··· Source excerpt

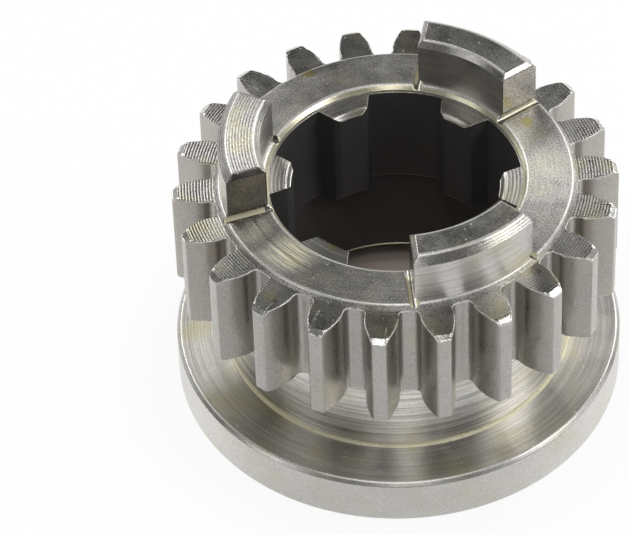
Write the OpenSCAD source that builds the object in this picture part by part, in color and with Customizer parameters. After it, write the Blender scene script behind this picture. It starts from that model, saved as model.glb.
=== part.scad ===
// Sliding transmission gear: one piece of steel, turned, hobbed, milled and broached.
// It stands on its fork flange with the face dogs up.
// Origin: middle of the base. +Z runs along the bore towards the dogs.

/* [Teeth] */
// Number of spur teeth
tooth_count = 22; // [20:1:36]
// Module: pitch diameter divided by the number of teeth
tooth_module = 2.5; // [2.3:0.1:4]
// Pressure angle of the involute flanks, in degrees
pressure_angle = 20; // [17:0.5:25]
// Width of the toothed rim along the axis
face_width = 15.3; // [10:0.1:30]
// Radius of the fillet at the foot of each tooth
root_fillet = 0.9; // [0.3:0.1:1]
// Chamfer on the upper ends of the tooth tips, measured across the radius
tip_chamfer = 0.8; // [0.2:0.1:1.2]
// Height of the same chamfer, measured along the axis
tip_chamfer_height = 0.6; // [0.2:0.1:1.2]
// Chamfer on the lower ends of the tooth tips
lower_tip_chamfer = 0.3; // [0.1:0.1:1.2]
// Turn of the first tooth about the axis, in degrees
tooth_turn = 3.26; // [0:0.01:18]

/* [Hub ring] */
// Height of the raised ring over the tooth faces
hub_height = 0.7; // [0.4:0.1:3]
// Gap between the foot of the ring and the root circle of the teeth
hub_root_gap = 0.1; // [0.05:0.05:1]
// Width of the sloped edge round the ring
hub_edge = 0.5; // [0.2:0.1:1]

/* [Face dogs] */
// Number of dogs on the ring
dog_count = 3; // [2:1:6]
// Angle that one dog covers, in degrees
dog_angle = 44; // [20:0.5:50]
// Turn of the first dog about the axis, in degrees
dog_turn = 57.2; // [0:0.1:120]
// Height of the dogs over the ring
dog_height = 7.6; // [3:0.1:15]
// Ledge left outside the dogs on top of the ring
dog_outer_ledge = 0.18; // [0.1:0.01:1]
// Ledge left between the dogs and the mouth of the bore
dog_inner_ledge = 0.25; // [0.1:0.05:1]
// Chamfer along the outer top edge of a dog
dog_outer_chamfer = 1.1; // [0.3:0.1:1.6]
// Chamfer along the inner top edge of a dog
dog_inner_chamfer = 0.8; // [0.2:0.1:1.2]
// Chamfer across the top of the end faces
dog_end_chamfer = 0.7; // [0.2:0.1:1.5]
// Radius of the relief groove at the foot of the end faces
relief_radius = 0.65; // [0.2:0.05:0.8]
// Height of the relief groove's middle line over the ring
relief_lift = 0.1; // [0.05:0.05:0.3]

/* [Splined bore] */
// Number of splines in the bore
spline_count = 6; // [3:1:7]
// Turn of the first slot between splines about the axis, in degrees
spline_turn = 24.4; // [0:0.1:60]
// Diameter inside the splines
spline_minor_d = 28; // [22:0.5:32]
// Diameter at the bottom of the slots
spline_major_d = 34; // [33:0.5:38]
// Width of the slots between the splines
slot_width = 10; // [5:0.5:12]
// Chamfer along the two corners of each spline
spline_corner = 0.6; // [0.2:0.1:1]
// Chamfer on the ends of the splines
spline_end_chamfer = 0.7; // [0.2:0.1:1.2]
// Depth of the spline ends under the top of the ring
spline_drop = 0.9; // [0.8:0.1:3]
// Step between the slot bottoms and the mouth of the bore
mouth_step = 0.1; // [0.05:0.05:0.5]
// Chamfer round the mouth of the bore
mouth_chamfer = 0.6; // [0.2:0.1:0.7]
// Depth of the plain counterbore, from the base to the splines
counterbore_depth = 18.5; // [8:0.5:28]
// Step between the slot bottoms and the wall of the counterbore
counterbore_step = 0.8; // [0.2:0.1:1.5]
// Chamfer at the lower end of the counterbore
base_chamfer = 3.8; // [0.5:0.1:4]

/* [Fork groove and flange] */
// Width of the groove for the shift fork, along the axis
groove_width = 11.9; // [6:0.1:20]
// How far the bottom of the groove lies inside the root circle
groove_undercut = 0.9; // [0.3:0.1:2]
// Radius of the fillets in both corners of the groove
groove_fillet = 0.4; // [0.1:0.1:0.8]
// Thickness of the flange under the groove
flange_thickness = 7.3; // [4:0.1:15]
// How far the flange stands out past the tooth tips
flange_reach = 0.6; // [0:0.1:4]
// Chamfer on both edges of the flange
flange_edge = 0.5; // [0.2:0.1:1.5]

/* [Hidden] */
$fn = 144;

// Standard heights of a full-depth tooth, in modules
ADDENDUM = 1;
DEDENDUM = 1.25;
// Segments along one involute flank, one root fillet and one fillet of the groove
FLANK_STEPS = 8;
FILLET_STEPS = 5;
GROOVE_FILLET_STEPS = 4;
// How far a cutting shape runs past the surface that it cuts
OVERRUN = 1;
// How much longer the cut across a spline's corner is than the chamfer that it leaves
CORNER_OVERRUN = 1.5;
// How far the dogs are sunk into the ring that carries them
DOG_SINK = 0.3;

pitch_r = tooth_module * tooth_count / 2;
tip_r = pitch_r + ADDENDUM * tooth_module;
root_r = pitch_r - DEDENDUM * tooth_module;
base_circle_r = pitch_r * cos(pressure_angle);
tooth_pitch = 360 / tooth_count;

groove_z = flange_thickness;
teeth_z = groove_z + groove_width;
face_z = teeth_z + face_width;
hub_z = face_z + hub_height;
dog_z = hub_z + dog_height;

flange_r = tip_r + flange_reach;
groove_r = root_r - groove_undercut;
hub_r = root_r - hub_root_gap;
hub_top_r = hub_r - hub_edge;

minor_r = spline_minor_d / 2;
major_r = spline_major_d / 2;
counterbore_r = major_r + counterbore_step;
mouth_r = major_r + mouth_step;
mouth_edge_r = mouth_r + mouth_chamfer;
spline_z = hub_z - spline_drop;

dog_outer_r = hub_top_r - dog_outer_ledge;
dog_inner_r = mouth_edge_r + dog_inner_ledge;

// Point at a radius and an angle
function polar(r, a) = [r * cos(a), r * sin(a)];

// Involute function of an angle, in degrees
function involute(a) = tan(a) * 180 / PI - a;

// Half the angle that a tooth covers at a radius on its involute flank
function tooth_half_angle(r) =
    tooth_pitch / 4 + involute(pressure_angle) - involute(acos(base_circle_r / r));

// The involute starts at its base circle, or at the end of the root fillet where that is higher
fillet_centre_r = root_r + root_fillet;
fillet_end_r = sqrt(pow(fillet_centre_r, 2) - pow(root_fillet, 2));
form_r = max(base_circle_r, fillet_end_r);
fillet_lean = asin(root_fillet / fillet_centre_r);

// Points of one flank, from its foot on the root circle to just past the tip, for a tooth at angle 0
function half_tooth() =
    let (
        foot_angle = tooth_half_angle(form_r),
        centre_angle = foot_angle + fillet_lean,
        centre = polar(fillet_centre_r, centre_angle),
        from = centre_angle - 180,
        to = foot_angle - 90,
        top_r = tip_r + OVERRUN / 2
    )
    concat(
        [for (i = [0 : FILLET_STEPS]) centre + polar(root_fillet, from + (to - from) * i / FILLET_STEPS)],
        [for (i = [0 : FLANK_STEPS])
            let (r = form_r + (top_r - form_r) * i / FLANK_STEPS) polar(r, tooth_half_angle(r))]
    );

// One whole tooth at angle 0, counter-clockwise
function whole_tooth() =
    let (half = half_tooth(), last = len(half) - 1)
    concat(
        [for (p = half) [p[0], -p[1]]],
        [for (i = [last : -1 : 0]) half[i]]
    );

function turned(p, a) = [p[0] * cos(a) - p[1] * sin(a), p[0] * sin(a) + p[1] * cos(a)];

// Outline of the whole toothed rim
function rim_outline() =
    let (tooth = whole_tooth())
    [for (i = [0 : tooth_count - 1], p = tooth) turned(p, tooth_turn + i * tooth_pitch)];

// Section of a fillet between the floor and a wall of the groove, about a centre at height z
function groove_corner(z, from, to) =
    [for (i = [0 : GROOVE_FILLET_STEPS])
        [groove_r + groove_fillet, z]
        + polar(groove_fillet, from + (to - from) * i / GROOVE_FILLET_STEPS)];

// Everything outside that is turned on the lathe, before the teeth are cut
module turned_blank() {
    rotate_extrude()
        polygon(concat(
            [
                [0, 0],
                [flange_r - flange_edge, 0],
                [flange_r, flange_edge],
                [flange_r, groove_z - flange_edge],
                [flange_r - flange_edge, groove_z]
            ],
            groove_corner(groove_z + groove_fillet, 270, 180),
            groove_corner(teeth_z - groove_fillet, 180, 90),
            [
                [tip_r - lower_tip_chamfer, teeth_z],
                [tip_r, teeth_z + lower_tip_chamfer],
                [tip_r, face_z - tip_chamfer_height],
                [tip_r - tip_chamfer, face_z],
                [hub_r, face_z],
                [hub_top_r, hub_z],
                [0, hub_z]
            ]
        ));
}

// The spaces between the teeth
module tooth_spaces() {
    translate([0, 0, teeth_z - OVERRUN])
        linear_extrude(face_width + 2 * OVERRUN)
            difference() {
                circle(tip_r + OVERRUN);
                polygon(rim_outline());
            }
}

// One dog, with the middle of its arc on +X
module face_dog() {
    half = dog_angle / 2;
    difference() {
        rotate([0, 0, -half])
            rotate_extrude(angle = dog_angle)
                polygon([
                    [dog_inner_r, hub_z - DOG_SINK],
                    [dog_outer_r, hub_z - DOG_SINK],
                    [dog_outer_r, dog_z - dog_outer_chamfer],
                    [dog_outer_r - dog_outer_chamfer, dog_z],
                    [dog_inner_r + dog_inner_chamfer, dog_z],
                    [dog_inner_r, dog_z - dog_inner_chamfer]
                ]);
        for (side = [-1, 1])
            rotate([0, 0, side * half])
                translate([0, 0, dog_z])
                    rotate([45, 0, 0])
                        cube([2 * tip_r, dog_end_chamfer * sqrt(2), dog_end_chamfer * sqrt(2)], center = true);
    }
}

// Half-round relief grooves at the foot of one dog's end faces
module dog_reliefs() {
    for (side = [-1, 1])
        rotate([0, 0, side * dog_angle / 2])
            translate([minor_r, 0, hub_z + relief_lift])
                rotate([0, 90, 0])
                    cylinder(h = tip_r - minor_r, r = relief_radius);
}

// The slot between two splines, with the chamfered corners of both, along +X
module spline_slot() {
    half_w = slot_width / 2;
    corner_angle = asin(half_w / minor_r);
    corner = polar(minor_r, corner_angle);
    on_wall = corner + [spline_corner, 0];
    on_tip = corner + polar(spline_corner, corner_angle + 90);
    past_tip = on_wall + CORNER_OVERRUN * (on_tip - on_wall);
    translate([0, 0, counterbore_depth - OVERRUN / 2])
        linear_extrude(spline_z - counterbore_depth + OVERRUN)
            polygon([
                [minor_r / 2, 0],
                [past_tip[0], -past_tip[1]],
                [on_wall[0], -on_wall[1]],
                [major_r + OVERRUN, -half_w],
                [major_r + OVERRUN, half_w],
                on_wall,
                past_tip
            ]);
}

// The hollow of the bore: mouth, spline ends, splines, counterbore and its chamfer
module splined_bore() {
    rotate_extrude()
        polygon([
            [0, -OVERRUN],
            [counterbore_r + base_chamfer + OVERRUN, -OVERRUN],
            [counterbore_r, base_chamfer],
            [counterbore_r, counterbore_depth],
            [minor_r + spline_end_chamfer, counterbore_depth],
            [minor_r, counterbore_depth + spline_end_chamfer],
            [minor_r, spline_z - spline_end_chamfer],
            [minor_r + spline_end_chamfer, spline_z],
            [mouth_r, spline_z],
            [mouth_r, hub_z - mouth_chamfer],
            [mouth_edge_r, hub_z],
            [mouth_edge_r, dog_z + OVERRUN],
            [0, dog_z + OVERRUN]
        ]);
    intersection() {
        cylinder(h = hub_z, r = major_r);
        for (i = [0 : spline_count - 1])
            rotate([0, 0, spline_turn + i * 360 / spline_count])
                spline_slot();
    }
}

module sliding_gear() {
    color([0.60, 0.58, 0.55])
        difference() {
            union() {
                difference() {
                    turned_blank();
                    tooth_spaces();
                }
                for (i = [0 : dog_count - 1])
                    rotate([0, 0, dog_turn + i * 360 / dog_count])
                        face_dog();
            }
            splined_bore();
            for (i = [0 : dog_count - 1])
                rotate([0, 0, dog_turn + i * 360 / dog_count])
                    dog_reliefs();
        }
}

sliding_gear();
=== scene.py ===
"""Looks of a sliding transmission gear: toothed rim, hub ring, dogs, splined bore, fork groove and flange."""

import math

import bpy
import numpy as np
from bpy.props import FloatProperty, FloatVectorProperty, IntProperty, PointerProperty
from mathutils import Matrix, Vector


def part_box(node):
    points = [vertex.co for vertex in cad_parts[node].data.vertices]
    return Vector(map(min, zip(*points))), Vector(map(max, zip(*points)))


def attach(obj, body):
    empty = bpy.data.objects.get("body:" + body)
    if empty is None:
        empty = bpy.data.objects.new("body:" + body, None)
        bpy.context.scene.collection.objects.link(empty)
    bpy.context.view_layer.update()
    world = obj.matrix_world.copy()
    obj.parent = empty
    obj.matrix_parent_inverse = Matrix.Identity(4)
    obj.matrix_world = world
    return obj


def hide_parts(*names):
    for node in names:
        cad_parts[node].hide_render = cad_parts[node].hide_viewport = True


bl_info = {
    "name": "Sliding Transmission Gear",
    "version": (1, 0, 0),
    "blender": (4, 5, 0),
    "location": "3D View > Sidebar > Gear",
    "description": "Builds the surfaces and finishes of a sliding gear with face dogs and a splined bore",
    "category": "Object",
}

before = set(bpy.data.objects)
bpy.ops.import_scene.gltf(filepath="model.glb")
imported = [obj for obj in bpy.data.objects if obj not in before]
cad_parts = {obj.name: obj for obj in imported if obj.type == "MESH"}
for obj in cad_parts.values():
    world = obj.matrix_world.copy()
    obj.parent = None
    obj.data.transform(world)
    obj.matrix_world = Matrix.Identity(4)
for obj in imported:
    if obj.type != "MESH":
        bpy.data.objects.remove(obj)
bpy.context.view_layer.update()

GEAR_NODE = "sliding_gear"
BODY = "root"
MM = 0.001
GEAR_LOW, GEAR_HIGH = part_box(GEAR_NODE)
BASE_Z = GEAR_LOW.z
TOP_Z = GEAR_HIGH.z
WIDEST_RADIUS = (GEAR_HIGH.x - GEAR_LOW.x) / 2


def length_value(name, description, default, precision=5):
    """A length that a user can change."""
    return FloatProperty(name=name, description=description, default=default, unit="LENGTH",
                         precision=precision)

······

Set down exactly the lines from the line that contains "for (i = [0 : spline_count - 1])" to the line that contains "zip(*points))), Vector(map(max, zip(*points)))", both lines included, and nothing more.

= Final result =
        for (i = [0 : spline_count - 1])
            rotate([0, 0, spline_turn + i * 360 / spline_count])
                spline_slot();
    }
}

module sliding_gear() {
    color([0.60, 0.58, 0.55])
        difference() {
            union() {
                difference() {
                    turned_blank();
                    tooth_spaces();
                }
                for (i = [0 : dog_count - 1])
                    rotate([0, 0, dog_turn + i * 360 / dog_count])
                        face_dog();
            }
            splined_bore();
            for (i = [0 : dog_count - 1])
                rotate([0, 0, dog_turn + i * 360 / dog_count])
                    dog_reliefs();
        }
}

sliding_gear();
=== scene.py ===
"""Looks of a sliding transmission gear: toothed rim, hub ring, dogs, splined bore, fork groove and flange."""

import math

import bpy
import numpy as np
from bpy.props import FloatProperty, FloatVectorProperty, IntProperty, PointerProperty
from mathutils import Matrix, Vector


def part_box(node):
    points = [vertex.co for vertex in cad_parts[node].data.vertices]
    return Vector(map(min, zip(*points))), Vector(map(max, zip(*points)))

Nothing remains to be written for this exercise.